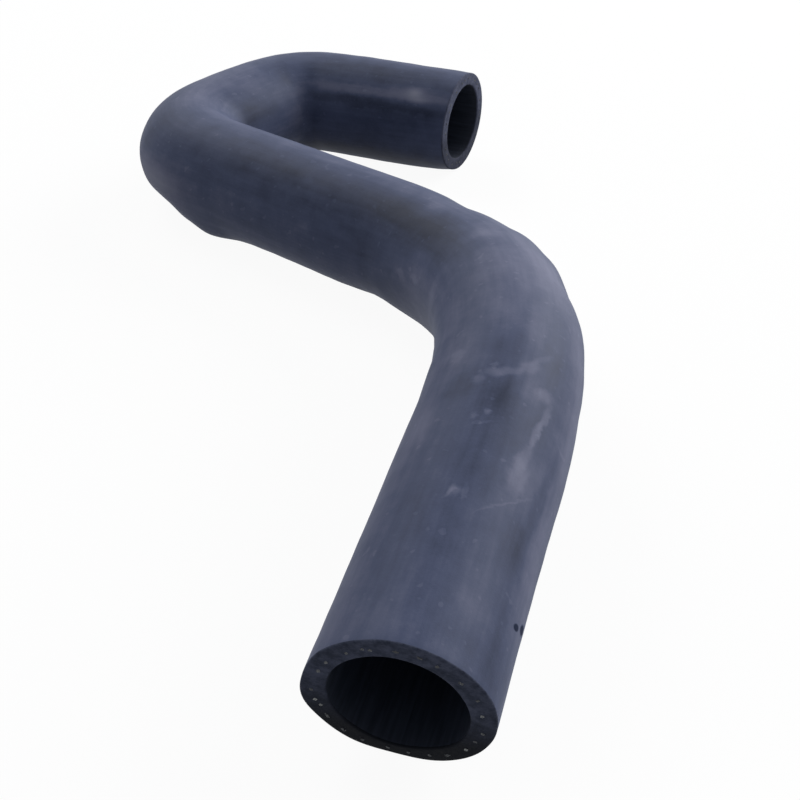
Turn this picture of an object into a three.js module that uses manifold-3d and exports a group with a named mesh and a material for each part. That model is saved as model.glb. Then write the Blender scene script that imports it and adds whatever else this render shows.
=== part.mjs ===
// A moulded rubber hose, open at both ends, with four bends set into it when it was vulcanised.
// Millimetres, +Z up. The hose lies on the surface z = 0, with the middle of its footprint at the origin.
// Its near mouth faces -Y, and its far mouth faces +X.

import * as THREE from "three";
import { mergeVertices } from "three/addons/utils/BufferGeometryUtils.js";
import Module from "manifold-3d";

// Section of the hose
const bore = 32;
const wall = 5.5;

// Straight lengths, from the near mouth to the far mouth
const mouthLength = 87;
const archLength = 2;
const backLength = 84;
const turnLength = 32;
const endLength = 62;

// Heading of each straight, seen from above, in degrees from +X towards +Y
const mouthHeading = 90;
const archHeading = 120.5;
const backHeading = 157.5;
const turnHeading = 70.5;
const endHeading = -3;

// Climb of each straight above the level, in degrees
const mouthClimb = 7.6;
const archClimb = -12.3;
const backClimb = 0;
const turnClimb = 0;
const endClimb = 0;

// Radius of each bend, measured on its inner side
const archInsideRadius = 113.5;
const kneeInsideRadius = 78.5;
const turnInsideRadius = 9.5;
const returnInsideRadius = 4.5;

// How far each hand-made cut is from square, in degrees: sideways, and leaning up or down
const nearCutSideways = -2.5;
const nearCutUpwards = -1.5;
const farCutSideways = 6.5;
const farCutUpwards = -1;

// Fineness of the facets
const sectionSides = 28;
const straightStep = 20;
const bendStepDegrees = 6.5;

const up = new THREE.Vector3(0, 0, 1);
const outsideRadius = bore / 2 + wall;
// Length of hose that is moulded beyond each cut, and then cut away
const waste = outsideRadius;

const radians = THREE.MathUtils.degToRad;

function direction(headingDegrees, climbDegrees) {
  const heading = radians(headingDegrees);
  const climb = radians(climbDegrees);
  return new THREE.Vector3(
    Math.cos(heading) * Math.cos(climb),
    Math.sin(heading) * Math.cos(climb),
    Math.sin(climb),
  );
}

// A circular bend that leaves its start along one direction and ends along another.
class Bend extends THREE.Curve {
  constructor(start, before, after, radius) {
    super();
    this.start = start;
    this.before = before;
    this.radius = radius;
    this.angle = before.angleTo(after);
    this.inward = after.clone().addScaledVector(before, -before.dot(after)).normalize();
  }

  getPoint(t, target = new THREE.Vector3()) {
    const turned = t * this.angle;
    return target
      .copy(this.start)
      .addScaledVector(this.before, this.radius * Math.sin(turned))
      .addScaledVector(this.inward, this.radius * (1 - Math.cos(turned)));
  }

  getTangent(t, target = new THREE.Vector3()) {
    const turned = t * this.angle;
    return target
      .copy(this.before)
      .multiplyScalar(Math.cos(turned))
      .addScaledVector(this.inward, Math.sin(turned));
  }
}

// Straights and bends in turn. Each takes its share of t by its number of steps, so that
// the facets are close together in the bends and far apart along the straights.
class CentreLine extends THREE.Curve {
  constructor() {
    super();
    this.stretches = [];
    this.steps = 0;
  }

  add(curve, steps) {
    this.stretches.push({ curve, steps, first: this.steps });
    this.steps += steps;
  }

  locate(t) {
    const step = t * this.steps;
    const stretch = this.stretches.findLast((candidate) => candidate.first <= step);
    return [stretch.curve, Math.min((step - stretch.first) / stretch.steps, 1)];
  }

  getPoint(t, target) {
    const [curve, along] = this.locate(t);
    return curve.getPoint(along, target);
  }

  getTangent(t, target) {
    const [curve, along] = this.locate(t);
    return curve.getTangent(along, target);
  }

  getUtoTmapping(u) {
    return u;
  }
}

const straights = [
  { length: mouthLength, direction: direction(mouthHeading, mouthClimb) },
  { length: archLength, direction: direction(archHeading, archClimb) },
  { length: backLength, direction: direction(backHeading, backClimb) },
  { length: turnLength, direction: direction(turnHeading, turnClimb) },
  { length: endLength, direction: direction(endHeading, endClimb) },
];

const insideRadii = [archInsideRadius, kneeInsideRadius, turnInsideRadius, returnInsideRadius];

const nearEnd = new THREE.Vector3();
const nearOutward = straights.at(0).direction.clone().negate();
const farOutward = straights.at(-1).direction;

// The centre line starts and ends a little beyond the cuts, and the far cut's place is returned with it.
function routeHose() {
  const line = new CentreLine();
  const place = nearEnd.clone().addScaledVector(nearOutward, waste);
  const farEnd = new THREE.Vector3();

  straights.forEach((straight, index) => {
    const isFirst = index === 0;
    const isLast = index === straights.length - 1;
    const length = straight.length + (isFirst ? waste : 0) + (isLast ? waste : 0);
    const end = place.clone().addScaledVector(straight.direction, length);
    line.add(new THREE.LineCurve3(place.clone(), end), Math.ceil(length / straightStep));
    place.copy(end);

    if (isLast) {
      farEnd.copy(end).addScaledVector(farOutward, -waste);
      return;
    }
    const next = straights[index + 1];
    const radius = insideRadii[index] + outsideRadius;
    const bend = new Bend(place.clone(), straight.direction, next.direction, radius);
    line.add(bend, Math.ceil(bend.angle / radians(bendStepDegrees)));
    bend.getPoint(1, place);
  });

  return { line, farEnd };
}

// The ring-shaped section: the outside of the hose with the bore as its hole.
function ringSection() {
  const section = new THREE.Shape();
  section.absarc(0, 0, outsideRadius, 0, 2 * Math.PI);
  const hole = new THREE.Path();
  hole.absarc(0, 0, bore / 2, 0, 2 * Math.PI, true);
  section.holes.push(hole);
  return section;
}

// The outward face of a cut that turns sideways and upwards from square.
function cutNormal(outward, sidewaysDegrees, upwardsDegrees) {
  const sideways = outward.clone().cross(up).normalize();
  const upwards = sideways.clone().cross(outward);
  return outward
    .clone()
    .addScaledVector(sideways, Math.tan(radians(sidewaysDegrees)))
    .addScaledVector(upwards, Math.tan(radians(upwardsDegrees)))
    .normalize();
}

// The block that a cut takes away: its lower face lies on the cut.
function wasteBlock(place, normal) {
  const width = 4 * outsideRadius;
  const depth = 3 * waste;
  const block = new THREE.BoxGeometry(width, width, depth);
  block.translate(0, 0, depth / 2);
  block.applyQuaternion(new THREE.Quaternion().setFromUnitVectors(up, normal));
  block.translate(place.x, place.y, place.z);
  return block;
}

const wasm = await Module();
wasm.setup();

function toSolid(geometry) {
  const bare = geometry.clone();
  bare.deleteAttribute("normal");
  bare.deleteAttribute("uv");
  const merged = mergeVertices(bare);
  return new wasm.Manifold(
    new wasm.Mesh({
      numProp: 3,
      vertProperties: new Float32Array(merged.attributes.position.array),
      triVerts: new Uint32Array(merged.index.array),
    }),
  );
}

function toGeometry(solid) {
  const mesh = solid.getMesh();
  const geometry = new THREE.BufferGeometry();
  geometry.setAttribute("position", new THREE.BufferAttribute(new Float32Array(mesh.vertProperties), 3));
  geometry.setIndex(new THREE.BufferAttribute(new Uint32Array(mesh.triVerts), 1));
  geometry.computeVertexNormals();
  return geometry;
}

function makeHose() {
  const { line, farEnd } = routeHose();
  const moulded = new THREE.ExtrudeGeometry(ringSection(), {
    steps: line.steps,
    curveSegments: sectionSides / 2,
    extrudePath: line,
  });
  const nearBlock = wasteBlock(nearEnd, cutNormal(nearOutward, nearCutSideways, nearCutUpwards));
  const farBlock = wasteBlock(farEnd, cutNormal(farOutward, farCutSideways, farCutUpwards));
  const cut = toSolid(moulded).subtract(toSolid(nearBlock)).subtract(toSolid(farBlock));
  return toGeometry(cut);
}

const rubber = new THREE.MeshStandardMaterial({ color: 0x2e323c, roughness: 0.8, metalness: 0 });

const hose = new THREE.Mesh(makeHose(), rubber);
hose.name = "hose";

// Lays the hose on z = 0 with the middle of its footprint at the origin.
hose.geometry.computeBoundingBox();
const footprint = hose.geometry.boundingBox;
const middle = footprint.getCenter(new THREE.Vector3());
hose.position.set(-middle.x, -middle.y, -footprint.min.z);

const part = new THREE.Group();
part.add(hose);

export default part;
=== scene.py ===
import bpy
import numpy as np
from mathutils import Matrix, Vector


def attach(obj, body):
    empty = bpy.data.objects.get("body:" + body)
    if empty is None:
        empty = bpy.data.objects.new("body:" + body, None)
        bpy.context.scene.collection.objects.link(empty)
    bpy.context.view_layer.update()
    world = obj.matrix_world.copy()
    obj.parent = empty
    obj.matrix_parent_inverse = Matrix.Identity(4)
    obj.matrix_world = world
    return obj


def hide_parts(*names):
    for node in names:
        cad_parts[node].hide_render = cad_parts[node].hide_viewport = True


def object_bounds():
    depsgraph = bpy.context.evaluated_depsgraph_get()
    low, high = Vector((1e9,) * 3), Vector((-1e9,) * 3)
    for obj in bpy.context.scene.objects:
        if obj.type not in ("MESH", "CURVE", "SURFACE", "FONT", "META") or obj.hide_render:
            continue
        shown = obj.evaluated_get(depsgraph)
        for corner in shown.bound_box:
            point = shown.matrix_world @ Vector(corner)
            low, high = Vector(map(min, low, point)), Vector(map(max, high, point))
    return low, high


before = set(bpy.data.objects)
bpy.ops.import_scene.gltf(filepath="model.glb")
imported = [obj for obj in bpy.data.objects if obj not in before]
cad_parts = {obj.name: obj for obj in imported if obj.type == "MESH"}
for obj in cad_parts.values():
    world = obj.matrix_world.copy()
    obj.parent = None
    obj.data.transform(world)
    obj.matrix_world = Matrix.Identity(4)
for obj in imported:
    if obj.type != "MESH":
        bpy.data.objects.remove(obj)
cad_low, cad_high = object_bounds()
MM = 0.001


# The camera.
# It stands about 27 cm from the near mouth and looks down along the hose, which is why the near
# mouth looks more than twice as wide as the far one.
CAMERA_PLACE = np.array([134.5, -346.9, 222.1]) * MM
CAMERA_TURN_LEFT = 16.27
CAMERA_TILT_DOWN = 34.17
CAMERA_ROLL = 0.90
FOCAL_LENGTH_IN_IMAGE_WIDTHS = 1.531
SENSOR_WIDTH_MM = 36.0
CLIP_START = 10.0 * MM


def make_camera():
    """Forward is +Y turned left and tilted down, right is level, and both are then rolled."""
    turn, tilt, roll = np.radians([CAMERA_TURN_LEFT, CAMERA_TILT_DOWN, CAMERA_ROLL])
    forward = np.array([-np.sin(turn) * np.cos(tilt), np.cos(turn) * np.cos(tilt), -np.sin(tilt)])
    level = np.array([np.cos(turn), np.sin(turn), 0.0])
    right = np.cos(roll) * level + np.sin(roll) * np.cross(level, forward)
    above = np.cross(right, forward)
    data = bpy.data.cameras.new("camera")
    data.sensor_width = SENSOR_WIDTH_MM
    data.lens = FOCAL_LENGTH_IN_IMAGE_WIDTHS * SENSOR_WIDTH_MM
    data.clip_start = CLIP_START
    camera = bpy.data.objects.new("camera", data)
    bpy.context.scene.collection.objects.link(camera)
    turned = Matrix(np.column_stack([right, above, -forward]).tolist()).to_4x4()
    camera.matrix_world = Matrix.Translation(CAMERA_PLACE.tolist()) @ turned
    bpy.context.scene.camera = camera


make_camera()


# The hose: skin, cut faces and bore.
# One length of textile-reinforced black rubber hose, cured on a bent steel mandrel: five straights
# joined by four round bends. It was drawn off the mandrel by hand, so that it swells and dips a
# little, and its near mouth has sprung out of round and has a flat on its underside.
BORE = 32.0 * MM
WALL = 5.5 * MM
OUTSIDE_RADIUS = BORE / 2 + WALL
# Length, heading from +X towards +Y and climb of each straight, from the near mouth on
STRAIGHTS = (
    (87.0 * MM, 90.0, 7.6),
    (2.0 * MM, 120.5, -12.3),
    (84.0 * MM, 157.5, 0.0),
    (32.0 * MM, 70.5, 0.0),
    (62.0 * MM, -3.0, 0.0),
)
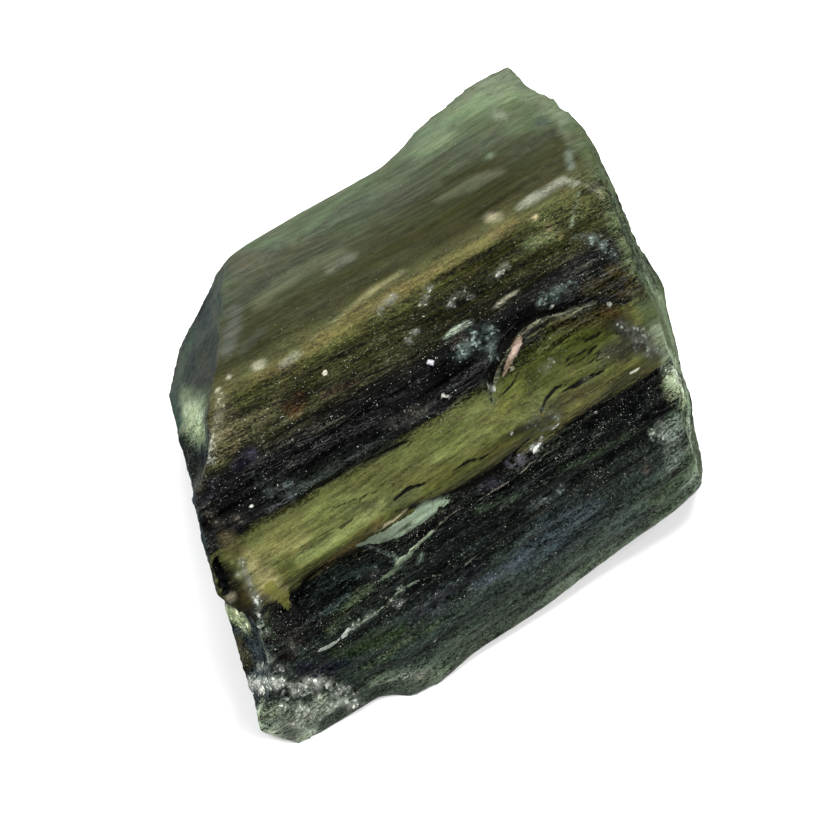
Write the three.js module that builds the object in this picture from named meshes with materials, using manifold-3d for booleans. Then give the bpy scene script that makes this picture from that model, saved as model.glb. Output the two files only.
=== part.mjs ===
// A raw moldavite: one broken piece of dark green natural glass, about 21 mm from corner to corner.
//
// It is a blocky prism with its two ends broken off. Long faces run side by side along one grain, each
// stepped with low ledges, and meet in a blunt ridge. A shell-shaped chip and a flake scar bite into the
// faces by the ridge, and two hollows into the left end. Below its widest outline the stone is undercut,
// down to the flat break that it rests on.
//
// The body is modelled in a grain frame: X runs along the grain, Y across it, Z out of the ridge. At the
// end it is turned on to its resting break, so that +Z is up, with the origin on the surface it rests on,
// under the middle of its plan. Lengths are in millimetres and angles in degrees.

import * as THREE from 'three';
import { mergeVertices } from 'three/addons/utils/BufferGeometryUtils.js';
import { ImprovedNoise } from 'three/addons/math/ImprovedNoise.js';
import Module from 'manifold-3d';

const wasm = await Module();
wasm.setup();

// ---------------------------------------------------------------- driving sizes

const GRAIN_TURN = 31; // of the grain in plan, from +X towards +Y
const LEAN = 25; // of the ridge's outward direction, back from the vertical
const REST_DEPTH = 7.6; // of the resting break below the ridge, at the grain frame's origin
const HALF_WIDTH = 7.2; // across the grain, at mid-length
const GRAIN_START = -10.6;
const GRAIN_END = 9.6;
const STATIONS = 44; // cross-sections along the grain
const RIDGE_FALL = 0.15; // how fast the ridge drops along +X
const EDGE_REACH = 5; // how sharply the faces leave the straight grain to meet the outline
const FAN = 0.03; // how far the faces below the ridge turn off the grain
const CENTRE_SHIFT = [-0.38, -1.98]; // brings the middle of the settled stone's plan over the origin

// Below its outline, each side of the rough block drops almost straight, and then draws in as it goes
// down to a flat floor. The undercuts and the resting break take most of that away.
const SIDE_DROP = 1.1;
const SIDE_LEAN = 0.12;
const SKIRT_DRAW = 1.2;
const SKIRT_DEPTH = 9;

// The ledges. Their heights and places change slowly along the grain. A ledge rises over its own width to
// a brow, and then steps down to the foot of the next.
const LEDGE_HEIGHT = { mean: 0.75, change: 1.1, pace: 0.22 }; // of the face's step; pace is per millimetre
const LEDGE_WANDER = { change: 0.28, pace: 0.16 }; // of the ledge's width
const BROW_INSET = 0.25; // of the ledge's width, from its far side
const FOOT_INSET = 0.03;
const FOOT_DEPTH = 0.4; // of the ledge's height

// Lumps all over the block, which run along the grain.
const LUMP = { height: 0.22, paceAlong: 0.2, paceAcross: 0.42 };

// The outline seen from above the ridge, as [X, Y] along its two long edges.
const UPPER_EDGE = [
  [GRAIN_START, 7.1], [-3.8, 7.25], [-2.6, 7.5], [-0.3, 7.5], [2.7, 7.4], [3.8, 7.65], [5.0, 8.25],
  [6.4, 8.85], [7.6, 9.0], [GRAIN_END, 7.8],
];
const LOWER_EDGE = [
  [GRAIN_START, -6.4], [-9.3, -6.95], [-8.5, -7.1], [-5.8, -7.05], [-5.1, -7.62], [-4.1, -7.7],
  [-2.7, -7.42], [0.0, -7.36], [1.5, -7.2], [3.2, -7.05], [5.2, -6.92], [6.2, -6.7], [GRAIN_END, -5.2],
];

// The faces across the grain, from the upper edge over the ridge to the lower edge. Each runs from the
// last face's end to its own, in ledges that stand proud by `step`.
const PROFILE_START = [HALF_WIDTH, -4.7];
const FACES = [
  { name: 'upper slope', end: [4.35, -2.15], ledges: 4, step: 0.09 },
  { name: 'pale ledge', end: [3.2, -1.75], ledges: 1, step: 0.07 },
  { name: 'rough slope', end: [1.3, -0.2], ledges: 3, step: 0.07 },
  { name: 'ridge', end: [-0.35, 0.0], ledges: 4, step: 0.1 },
  { name: 'olive band', end: [-2.35, -0.62], ledges: 2, step: 0.03 },
  { name: 'band foot', end: [-2.62, -1.1], ledges: 1, step: 0.03 },
  { name: 'dark slope', end: [-4.7, -2.35], ledges: 4, step: 0.12 },
  { name: 'lower slope', end: [-HALF_WIDTH, -4.2], ledges: 5, step: 0.12 },
];

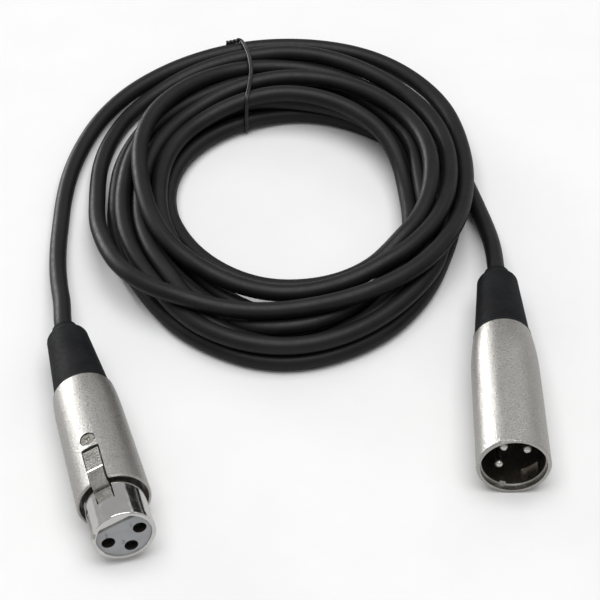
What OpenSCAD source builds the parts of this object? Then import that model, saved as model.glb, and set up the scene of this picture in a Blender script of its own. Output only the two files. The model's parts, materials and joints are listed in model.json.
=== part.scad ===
// Microphone cable, coiled and tied, with a three-pin plug on one end and a three-hole socket on the other.
// Origin: on the resting surface, midway between the two connectors. +Z is up, -Y is the way the plug points.

/* [Cable] */
// Outer diameter of the cable jacket
cable_d = 4.8; // [4.5:0.1:5.2]
// Width of the hole inside the coil
coil_hole_w = 65; // [62:1:68]
// Width of the coil over its outermost turns
coil_w = 111; // [108:1:114]
// Straight stretch on each side of the innermost turn
inner_straight = 6; // [4:1:8]
// Straight stretch on each side of the outermost turn
outer_straight = 24; // [20:1:26]
// Turns that lie on the surface; one turn fewer lies on top of them
floor_turns = 5; // [4:1:5]

/* [Tie] */
// Thickness of the tie's wire
tie_t = 1.2; // [1:0.1:1.5]
// Width of the tie's wire
tie_w = 2.4; // [2:0.1:3]
// Place of the tie round the coil, in degrees from +X
tie_angle = 105; // [100:1:110]

/* [Connectors] */
// Diameter of the plug's shell at its rim
rim_d = 19; // [18.8:0.1:19.2]
// Diameter of the socket's shell at its lip
lip_d = 18.9; // [18.8:0.1:19.3]
// Length of the plug's shell
male_shell_l = 46.5; // [46:0.5:49]
// Length of the socket's shell behind its lip
female_shell_l = 39; // [38.5:0.5:42]
// Length of the nose in front of the lip
nose_l = 12; // [11.5:0.5:12.5]
// Length of each boot behind its shell
boot_l = 26.5; // [25:0.5:27]

/* [Contacts] */
// Radius of the circle that the three contacts stand on
contact_r = 4.3; // [4.2:0.05:4.4]
// Diameter of a pin
pin_d = 2.4; // [2.3:0.05:2.4]
// Diameter of a socket's bore
socket_d = 2.5; // [2.45:0.05:2.55]

/* [Placement] */
// Plug's rim centre, along X
male_x = 55.5; // [54:0.1:58]
// Plug's rim centre, along Y
male_y = -24; // [-25:0.1:-23]
// Turn of the plug about its own axis
male_roll = -143.6; // [-180:0.1:180]
// Socket's lip centre, along X
female_x = -44.1; // [-46:0.05:-43]
// Socket's lip centre, along Y
female_y = -35.8; // [-37:0.05:-35]
// Turn of the socket about the vertical
female_yaw = 15; // [12:0.5:18]
// Turn of the socket about its own axis
female_roll = 22; // [-180:0.5:180]

/* [Hidden] */
$fn = 64;

// Centre of the coil on the surface
coil_centre = [-2.5, 86, 0];
inner_turn_r = (coil_hole_w + cable_d) / 2;
outer_turn_r = (coil_w - cable_d) / 2;
layer_rise = 0.86 * cable_d;
coil_h = cable_d + layer_rise;

// Reach of the bundle from the tie's frame, which stands at the middle turn's end
tie_straight = (inner_straight + outer_straight) / 2;
tie_in = coil_hole_w / 2 - (tie_straight - inner_straight) / 2 * sin(tie_angle);
tie_out = coil_w / 2 + (outer_straight - tie_straight) / 2 * sin(tie_angle);
tie_gap = 0.25;
tie_corner_r = 2.2;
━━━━
### Requirement
Reproduce the lines exactly, taking as the first line the one with "What OpenSCAD source" and as the last line the one with "the plug points.", and include nothing else.

### Solution to this problem
What OpenSCAD source builds the parts of this object? Then import that model, saved as model.glb, and set up the scene of this picture in a Blender script of its own. Output only the two files. The model's parts, materials and joints are listed in model.json.
=== part.scad ===
// Microphone cable, coiled and tied, with a three-pin plug on one end and a three-hole socket on the other.
// Origin: on the resting surface, midway between the two connectors. +Z is up, -Y is the way the plug points.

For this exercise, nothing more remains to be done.